Aigul Akhmetshina is young, sensual and fierce Carmen in Verona’s Arena production, 2025

¨Franco Zeffirelli spoke with the animals. He spoke with the geese and was convinced he’d trained them. Only later did he learn that they actually understood the music – and knew exactly when to make their entrance¨. So says Cecilia Gasdia, General Manager of the Fondazione Arena di Verona, which runs the world’s largest opera festival.

This year marks the 150th anniversary of the premiere of Carmen in Paris, and three months later, the death of its composer, Georges Bizet. In its 102nd season the Arena di Verona Opera Festival commemorates Bizet with the 15th revival of Zeffirelli’s spectacular Carmen. It was created for the Roman amphitheatre in 1995, but the flamboyant director continued tweaking the staging and adjusting overlong set changes until his death in 2019.

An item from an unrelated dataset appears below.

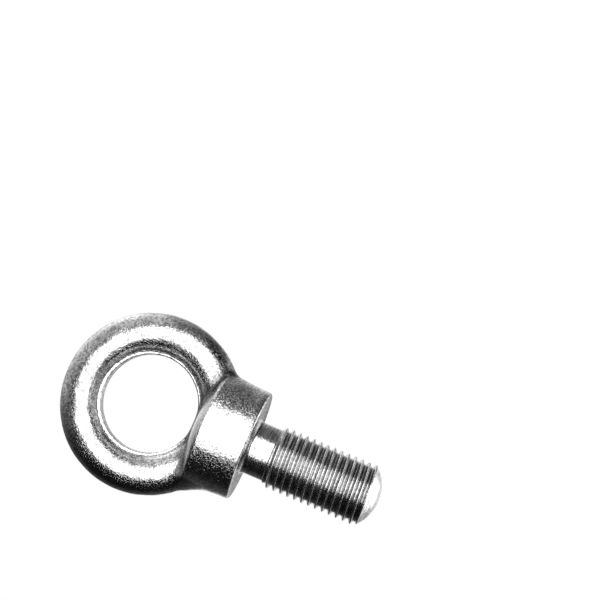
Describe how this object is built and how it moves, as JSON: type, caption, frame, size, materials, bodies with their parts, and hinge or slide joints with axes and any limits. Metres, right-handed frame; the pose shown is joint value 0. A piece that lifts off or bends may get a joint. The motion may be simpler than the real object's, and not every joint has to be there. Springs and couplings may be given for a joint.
{
  "type": "eye bolt",
  "caption": "Collared lifting eye bolt: a round forged eye on a drafted collar with a flat seat, a relieved neck and a metric threaded shank with a domed point.",
  "frame": {"origin": "centre of the collar's flat seating face, on the bolt's axis", "axes": "+Z along the bolt's axis from the seat towards the eye, the shank runs to -Z, and the eye opens along Y"},
  "size_m": [0.087, 0.0566, 0.1605],
  "materials": {
    "forged_steel": "bright plated drop forging, slightly grainy",
    "turned_steel": "bright plated, machined thread and neck"
  },
  "bodies": {
    "root": {"eye_ring": "forged_steel", "collar": "forged_steel", "shank_neck": "turned_steel", "threaded_shank": "turned_steel"}
  },
  "joints": []
}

The entrance of the goose and gander is long gone, but to celebrate the 30th anniversary of Zeffirelli’s production, three clueless journalists – including myself – are let loose on stage, for one night only.

Normally an opera critic’s job is fairly cushy. The pay is rubbish, but you get to visit classy locations and ornately decorated opera houses. The musical offerings are usually pretty good, sometimes top class. But the Arena’s management clearly wants music journalists to step out of their comfort zones and experience the sweaty business of performing an opera in the scorching summer heat.

I couldn’t resist the lure of treading the boards and signed up. At the same time I set myself a challenge: could I be an extra on stage while also reviewing the show?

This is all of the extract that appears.